3. Tratemos de intuir ahora la trama de esta súplica, como si estuviera dividida en tres actos, dos de los cuales forman parte de nuestro Salmo, mientras que el último se desarrollará en el Salmo siguiente, el 42, sobre el que meditaremos sucesivamente. La primera escena (cf. Salmo 41, 2-6) expresa la profunda nostalgia suscitada por el recuerdo de un pasado en el que se vivía la felicidad de las bellas celebraciones litúrgicas hoy inaccesibles: «Recuerdo otros tiempos,
y desahogo mi alma conmigo: cómo marchaba a la cabeza del grupo, hacia la casa de Dios,
entre cantos de júbilo y alabanza, en el bullicio de la fiesta» (v. 5).
«La casa de Dios» con su liturgia es ese templo de Jerusalén al que en el pasado iba el fiel, pero es también la sede de la intimidad con Dios «manantial de agua viva», como canta Jeremías (2, 13). Ahora, sólo mana de sus pupilas el agua de las lágrimas (Sal 41, 4) por la lejanía de la fuente de la vida. La oración festiva de entonces, elevada al Señor durante el culto en el templo, es sustituida ahora por el llanto, el lamento, la imploración.
4. Por desgracia, un presente triste se opone a aquel pasado gozoso y sereno. El Salmista se encuentra ahora lejos de Sión: el horizonte que lo circunda es el de Galilea, la región septentrional de la Tierra Santa, como sugiere la mención a los manantiales del Jordán, de la cumbre del Hermón de la que mana este río, y de otra montaña para nosotros desconocida, el Monte Menor (cf. v. 7). Nos encontramos, por tanto, más o menos en el área en la que se encuentran las cataratas del Jordán, pequeñas cascadas con las que comienza el recorrido de este río que atraviesa toda la Tierra Prometida. Estas aguas, sin embargo, no quitan la sed como las de Sión. A los ojos del Salmista, son más bien como las aguas caóticas del diluvio, que lo destruyen todo. Siente como si se le echaran encima, como un torrente impetuoso que aniquila la vida: «tus torrentes y tus olas me han arrollado» (v. 8).

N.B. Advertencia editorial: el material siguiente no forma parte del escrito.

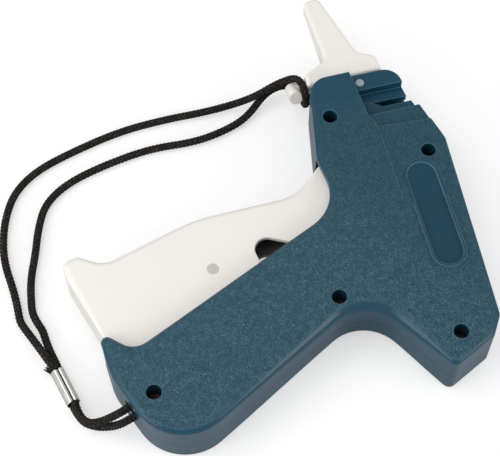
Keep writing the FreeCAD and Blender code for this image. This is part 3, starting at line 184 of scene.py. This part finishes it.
# Reach in metres, then how open the space over a spot is where the painted hollow shade begins and where it
# is dark.
TRIGGER_HOLLOW_SHADE = (0.02, 0.62, 0.38)
METAL_FOLD_SHADE = (0.0012, 0.80, 0.45)

# ---------------------------------------------------------------- the room
FLOOR_SIZE = 6.0
FLOOR_PLACE = (-0.05, 0.0, -0.0004)
FLOOR_PAINT = (0.56, 0.56, 0.56, 1.0)
FLOOR_GLOW = 0.50
MIRRORED_GLOW = 0.14
ROOM_LIGHT = 0.58
LAMP_AIM = Vector((-0.05, 0.0, 0.01))
# Name, place, size in metres and power in watts.
LAMPS = (
    ("top_light", (-0.50, 0.10, 0.87), 0.7, 2.9),
    ("right_light", (0.80, -0.64, 0.36), 0.5, 4.2),
    ("left_light", (-0.92, -0.28, 0.34), 0.5, 3.4),
)


def placed(name, data):
    """A new object in the scene that holds this data."""
    made = bpy.data.objects.new(name, data)
    bpy.context.scene.collection.objects.link(made)
    return made


def stand_camera():
    """A camera high above the tool and a little behind it, leaning toward where the needle points."""
    right = Vector((math.cos(TURN), -math.sin(TURN), 0.0))
    ahead = Vector((math.sin(TURN), math.cos(TURN), 0.0))
    looking = ahead * math.sin(CAMERA_TILT) - Vector((0, 0, math.cos(CAMERA_TILT)))
    up = ahead * math.cos(CAMERA_TILT) + Vector((0, 0, math.sin(CAMERA_TILT)))
    data = bpy.data.cameras.new("counter_camera")
    data.lens = LENS
    camera = placed("counter_camera", data)
    turn = Matrix((right, up, -looking)).transposed().to_4x4()
    camera.matrix_world = Matrix.Translation(LOOKED_AT - looking * CAMERA_DISTANCE) @ turn
    bpy.context.scene.camera = camera


# ---------------------------------------------------------------- cords
def route(name, points):
    """A smooth open line with the given control points."""
    curve = bpy.data.curves.new(name, "CURVE")
    curve.dimensions = "3D"
    curve.resolution_u = ROUTE_RESOLUTION
    spline = curve.splines.new("NURBS")
    spline.points.add(len(points) - 1)
    for spot, place in zip(spline.points, points):
        spot.co = (*place, 1.0)
    spline.order_u = 3
    spline.use_endpoint_u = True
    return placed(name, curve)


def line_points(line):
    """The points along a line that has no thickness, and the line is then removed."""
    bpy.context.view_layer.update()
    mesh = bpy.data.meshes.new_from_object(line)
    spots = np.array([vertex.co for vertex in mesh.vertices])
    bpy.data.meshes.remove(mesh)
    bpy.data.objects.remove(line)
    return spots


def even_points(spots, step):
    """The same line in equal steps, and how far along each point is."""
    steps = np.linalg.norm(np.diff(spots, axis=0), axis=1)
    along = np.concatenate([[0.0], np.cumsum(steps)])
    marks = np.linspace(0.0, along[-1], int(along[-1] / step) + 1)
    return np.column_stack([np.interp(marks, along, spots[:, i]) for i in range(3)]), marks


def carried_axes(spots):
    """The direction along a line and two directions across it that don't twist."""
    ahead = np.gradient(spots, axis=0)
    ahead /= np.linalg.norm(ahead, axis=1)[:, None]
    side = np.cross(ahead[0], (0.0, 0.0, 1.0))
    sides = []
    for direction in ahead:
        side = side - direction * (side @ direction)
        side = side / np.linalg.norm(side)
        sides.append(side)
    sides = np.array(sides)
    return ahead, sides, np.cross(ahead, sides)


def ring_faces(first, rings, count):
    """Faces of a tube whose rings follow each other, closed at both ends."""
    faces = []
    for ring in range(rings - 1):
        for i in range(count):
            j = (i + 1) % count
            low = first + ring * count
            faces.append((low + i, low + j, low + count + j, low + count + i))
    faces.append(tuple(first + i for i in reversed(range(count))))
    faces.append(tuple(first + (rings - 1) * count + i for i in range(count)))
    return faces


def braided_cord(name, points):
    """A cord of strands woven over and under each other round a core."""
    spots = line_points(route(name + "_line", points))
    fine, marks = even_points(spots, BRAID_STEP)
    ahead, sides, ups = carried_axes(fine)
    section = [math.radians(corner) for corner in STRAND_CORNERS]
    vertices = []
    faces = []
    for hand in (1, -1):
        for carrier in range(BRAID_CARRIERS):
            angle = 2 * math.pi * (carrier / BRAID_CARRIERS + hand * marks / BRAID_PITCH)
            outward = sides * np.cos(angle)[:, None] + ups * np.sin(angle)[:, None]
            lift = hand * BRAID_LIFT * np.cos(2 * math.pi * BRAID_CARRIERS * marks / BRAID_PITCH)
            middle = fine + outward * (BRAID_CENTRE + lift)[:, None]
            around = np.cross(ahead, outward) * (hand * 2 * math.pi * BRAID_CENTRE / BRAID_PITCH)
            along = ahead + around
            across = np.cross(outward, along / np.linalg.norm(along, axis=1)[:, None])
            rings = [middle + across * (STRAND_WIDTH * math.cos(a))
                     + outward * (STRAND_THICKNESS * math.sin(a)) for a in section]
            faces += ring_faces(len(vertices), len(fine), len(section))
            vertices += list(np.stack(rings, axis=1).reshape(-1, 3))
    coarse = even_points(spots, CORE_STEP)[0]
    sides, ups = carried_axes(coarse)[1:]
    turns = [2 * math.pi * i / CORE_SIDES for i in range(CORE_SIDES)]
    rings = [coarse + (sides * math.cos(a) + ups * math.sin(a)) * CORE_RADIUS for a in turns]
    faces += ring_faces(len(vertices), len(coarse), len(turns))
    vertices += list(np.stack(rings, axis=1).reshape(-1, 3))
    mesh = bpy.data.meshes.new(name)
    mesh.from_pydata([tuple(v) for v in vertices], [], faces)
    mesh.validate()
    cord = placed(name, mesh)
    select_only(cord)
    bpy.ops.object.mode_set(mode="EDIT")
    bpy.ops.mesh.select_all(action="SELECT")
    bpy.ops.mesh.normals_make_consistent(inside=False)
    bpy.ops.object.mode_set(mode="OBJECT")
    bpy.ops.object.shade_smooth()
    return cord, [tuple(spot) for spot in even_points(spots, PATH_STEP)[0]]


def wrist_strap():
    """The main loop hitched round the cap's peg, and the tail that goes into the handle's end wall."""
    loop, path = braided_cord("wrist_loop", OUTER_STRAND + HITCH + INNER_STRAND)
    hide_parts("strap_cord", "strap_hitch")
    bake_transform(loop)
    tail, path = braided_cord("wrist_tail", TAIL_LOOP)
    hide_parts("strap_tail")
    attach(tail, "housing")
    return [loop, tail]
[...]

En la Biblia, de hecho, el caos y el mal e incluso el mismo juicio divino son representados como un diluvio que genera destrucción y muerte (Génesis 6, 5-8; Salmo 68, 2-3).
5. Esta irrupción se explica después con su significado simbólico: el de los perversos, los adversarios del orante, los paganos quizá, que viven en esta región remota en la que el fiel es relegado. Desprecian al justo y se ríen de su fe preguntándole irónicamente: «¿Dónde está tu Dios?» (v. 11; cf. v. 4). Y lanza a Dios su angustiosa pregunta: «¿por qué me olvidas?» (v. 10). Ese porqué dirigido al Señor, que parece ausentarse en el día de la prueba, es típico de las súplicas bíblicas.
Ante estos labios secos que gritan, ante este alma atormentada, ante este rostro que está a punto de quedar sumergido por un mar de fango, ¿podrá quedar enmudecido Dios? ¡Claro que no! El orante se anima, por tanto, y recobra de nuevo la esperanza (cf. versículos 6.12). El tercer acto, constituido por el Salmo sucesivo, el 42, será una invocación confiada dirigida a Dios (Salmo 42, 1.2a.3a.4b) y utilizará expresiones gozosas y llenas de reconocimiento: «Me acercaré al altar de Dios, al Dios de mi alegría».